# start of Recorded data
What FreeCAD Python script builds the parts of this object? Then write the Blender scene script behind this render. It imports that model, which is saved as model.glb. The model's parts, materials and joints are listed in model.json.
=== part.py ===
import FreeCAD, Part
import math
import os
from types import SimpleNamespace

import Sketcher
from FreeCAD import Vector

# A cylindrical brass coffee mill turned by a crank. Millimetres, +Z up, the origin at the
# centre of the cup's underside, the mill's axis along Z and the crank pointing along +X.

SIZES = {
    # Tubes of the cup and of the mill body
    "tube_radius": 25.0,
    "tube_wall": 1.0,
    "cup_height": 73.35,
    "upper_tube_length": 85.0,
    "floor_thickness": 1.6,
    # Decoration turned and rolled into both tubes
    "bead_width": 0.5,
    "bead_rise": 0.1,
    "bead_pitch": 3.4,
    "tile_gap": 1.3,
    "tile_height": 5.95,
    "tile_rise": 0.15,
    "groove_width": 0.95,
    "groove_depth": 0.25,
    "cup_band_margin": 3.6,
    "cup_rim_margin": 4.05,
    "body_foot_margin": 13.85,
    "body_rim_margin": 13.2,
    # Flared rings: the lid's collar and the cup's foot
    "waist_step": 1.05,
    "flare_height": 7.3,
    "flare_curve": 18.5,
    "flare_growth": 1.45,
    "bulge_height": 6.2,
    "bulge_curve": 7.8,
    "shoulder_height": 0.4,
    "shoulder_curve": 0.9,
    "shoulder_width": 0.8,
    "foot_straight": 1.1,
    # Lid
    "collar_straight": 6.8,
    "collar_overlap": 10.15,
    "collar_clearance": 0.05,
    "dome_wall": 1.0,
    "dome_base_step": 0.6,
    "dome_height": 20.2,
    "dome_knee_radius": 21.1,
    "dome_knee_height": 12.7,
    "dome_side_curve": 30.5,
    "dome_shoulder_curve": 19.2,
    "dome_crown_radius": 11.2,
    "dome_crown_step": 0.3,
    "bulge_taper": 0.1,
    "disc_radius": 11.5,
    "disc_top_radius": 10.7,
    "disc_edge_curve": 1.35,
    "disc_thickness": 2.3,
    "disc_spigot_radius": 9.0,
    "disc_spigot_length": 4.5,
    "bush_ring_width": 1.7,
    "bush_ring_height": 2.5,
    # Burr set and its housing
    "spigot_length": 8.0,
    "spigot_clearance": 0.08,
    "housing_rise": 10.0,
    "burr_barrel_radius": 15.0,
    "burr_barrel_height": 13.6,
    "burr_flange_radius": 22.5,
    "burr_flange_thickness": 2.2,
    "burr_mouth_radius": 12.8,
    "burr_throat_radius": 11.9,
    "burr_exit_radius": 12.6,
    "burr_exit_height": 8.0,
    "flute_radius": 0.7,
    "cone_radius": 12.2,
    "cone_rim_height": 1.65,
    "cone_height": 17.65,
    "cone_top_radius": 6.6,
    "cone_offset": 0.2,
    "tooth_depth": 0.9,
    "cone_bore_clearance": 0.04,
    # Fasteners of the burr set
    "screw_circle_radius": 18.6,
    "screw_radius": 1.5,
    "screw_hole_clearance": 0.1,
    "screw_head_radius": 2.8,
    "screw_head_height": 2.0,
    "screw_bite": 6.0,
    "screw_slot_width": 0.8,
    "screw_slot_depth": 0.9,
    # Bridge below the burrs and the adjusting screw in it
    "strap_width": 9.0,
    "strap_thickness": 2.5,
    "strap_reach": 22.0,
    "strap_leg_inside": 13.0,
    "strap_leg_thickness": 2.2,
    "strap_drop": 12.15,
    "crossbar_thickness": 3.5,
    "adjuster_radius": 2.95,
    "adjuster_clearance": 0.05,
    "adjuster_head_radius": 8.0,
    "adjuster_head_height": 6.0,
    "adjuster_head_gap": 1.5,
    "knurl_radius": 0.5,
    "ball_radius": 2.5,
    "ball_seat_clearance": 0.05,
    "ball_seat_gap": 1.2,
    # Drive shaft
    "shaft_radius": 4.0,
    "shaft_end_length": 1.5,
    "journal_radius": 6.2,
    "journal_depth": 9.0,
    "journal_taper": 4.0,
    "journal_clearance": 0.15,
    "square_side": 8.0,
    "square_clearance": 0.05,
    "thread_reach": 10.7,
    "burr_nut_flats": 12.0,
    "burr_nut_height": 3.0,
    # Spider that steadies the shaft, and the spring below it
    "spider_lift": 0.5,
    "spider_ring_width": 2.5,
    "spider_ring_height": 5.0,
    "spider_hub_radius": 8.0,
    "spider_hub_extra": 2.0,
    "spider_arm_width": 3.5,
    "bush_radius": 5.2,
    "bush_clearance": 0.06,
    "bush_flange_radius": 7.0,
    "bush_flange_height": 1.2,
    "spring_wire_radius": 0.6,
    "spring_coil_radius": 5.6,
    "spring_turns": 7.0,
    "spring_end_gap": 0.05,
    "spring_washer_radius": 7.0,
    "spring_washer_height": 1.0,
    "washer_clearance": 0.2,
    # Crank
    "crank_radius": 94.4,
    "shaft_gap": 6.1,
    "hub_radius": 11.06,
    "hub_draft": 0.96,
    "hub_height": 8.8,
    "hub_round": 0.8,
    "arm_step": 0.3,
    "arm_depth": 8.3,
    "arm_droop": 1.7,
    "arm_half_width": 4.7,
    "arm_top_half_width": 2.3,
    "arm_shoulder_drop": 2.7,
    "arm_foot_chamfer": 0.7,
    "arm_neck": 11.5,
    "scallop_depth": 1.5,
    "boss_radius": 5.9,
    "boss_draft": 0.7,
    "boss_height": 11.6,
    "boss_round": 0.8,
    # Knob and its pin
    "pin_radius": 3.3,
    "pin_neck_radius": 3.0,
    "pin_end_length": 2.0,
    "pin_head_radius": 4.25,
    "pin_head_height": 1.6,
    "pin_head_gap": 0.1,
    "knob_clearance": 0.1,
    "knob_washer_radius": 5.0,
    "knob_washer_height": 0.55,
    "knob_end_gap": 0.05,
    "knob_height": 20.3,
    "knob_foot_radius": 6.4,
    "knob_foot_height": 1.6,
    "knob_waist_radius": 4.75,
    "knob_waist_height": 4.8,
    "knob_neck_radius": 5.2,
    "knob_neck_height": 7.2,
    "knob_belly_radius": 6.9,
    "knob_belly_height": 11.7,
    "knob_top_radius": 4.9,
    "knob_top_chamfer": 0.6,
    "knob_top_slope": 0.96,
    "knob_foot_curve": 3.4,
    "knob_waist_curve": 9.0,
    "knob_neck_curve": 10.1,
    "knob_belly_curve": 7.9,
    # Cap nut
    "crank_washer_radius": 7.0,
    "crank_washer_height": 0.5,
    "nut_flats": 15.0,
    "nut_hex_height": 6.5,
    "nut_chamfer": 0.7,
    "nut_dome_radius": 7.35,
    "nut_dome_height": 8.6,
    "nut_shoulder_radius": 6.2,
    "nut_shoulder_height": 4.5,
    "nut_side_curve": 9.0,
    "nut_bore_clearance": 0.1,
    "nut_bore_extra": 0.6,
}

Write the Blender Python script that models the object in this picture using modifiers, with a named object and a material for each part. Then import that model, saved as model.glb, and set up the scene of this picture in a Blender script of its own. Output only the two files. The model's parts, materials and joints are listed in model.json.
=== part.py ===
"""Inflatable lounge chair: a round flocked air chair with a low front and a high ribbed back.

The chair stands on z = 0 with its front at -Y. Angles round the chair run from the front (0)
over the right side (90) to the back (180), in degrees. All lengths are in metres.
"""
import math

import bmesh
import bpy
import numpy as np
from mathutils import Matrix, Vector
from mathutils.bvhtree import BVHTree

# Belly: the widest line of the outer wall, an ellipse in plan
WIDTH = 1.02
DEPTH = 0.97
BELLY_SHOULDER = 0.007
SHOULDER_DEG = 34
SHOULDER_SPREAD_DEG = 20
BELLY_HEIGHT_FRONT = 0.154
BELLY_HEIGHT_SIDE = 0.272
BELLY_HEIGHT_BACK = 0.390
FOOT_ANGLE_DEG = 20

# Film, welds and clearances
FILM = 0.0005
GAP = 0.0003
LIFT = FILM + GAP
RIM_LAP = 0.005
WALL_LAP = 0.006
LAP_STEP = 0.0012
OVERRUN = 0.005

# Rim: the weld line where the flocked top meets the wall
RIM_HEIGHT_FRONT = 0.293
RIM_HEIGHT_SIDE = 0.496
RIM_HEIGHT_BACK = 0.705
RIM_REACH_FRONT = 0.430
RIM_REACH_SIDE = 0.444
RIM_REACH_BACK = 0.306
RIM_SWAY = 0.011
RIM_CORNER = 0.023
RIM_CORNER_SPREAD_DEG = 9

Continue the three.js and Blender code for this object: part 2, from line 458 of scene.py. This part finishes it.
# end of Recorded data
» Request: Restate the first line and every line after it, word for word, stopping once the line with "# centre of" is done.

» Full response:
What FreeCAD Python script builds the parts of this object? Then write the Blender scene script behind this render. It imports that model, which is saved as model.glb. The model's parts, materials and joints are listed in model.json.
=== part.py ===
import FreeCAD, Part
import math
import os
from types import SimpleNamespace

import Sketcher
from FreeCAD import Vector

# A cylindrical brass coffee mill turned by a crank. Millimetres, +Z up, the origin at the
# centre of the cup's underside, the mill's axis along Z and the crank pointing along +X.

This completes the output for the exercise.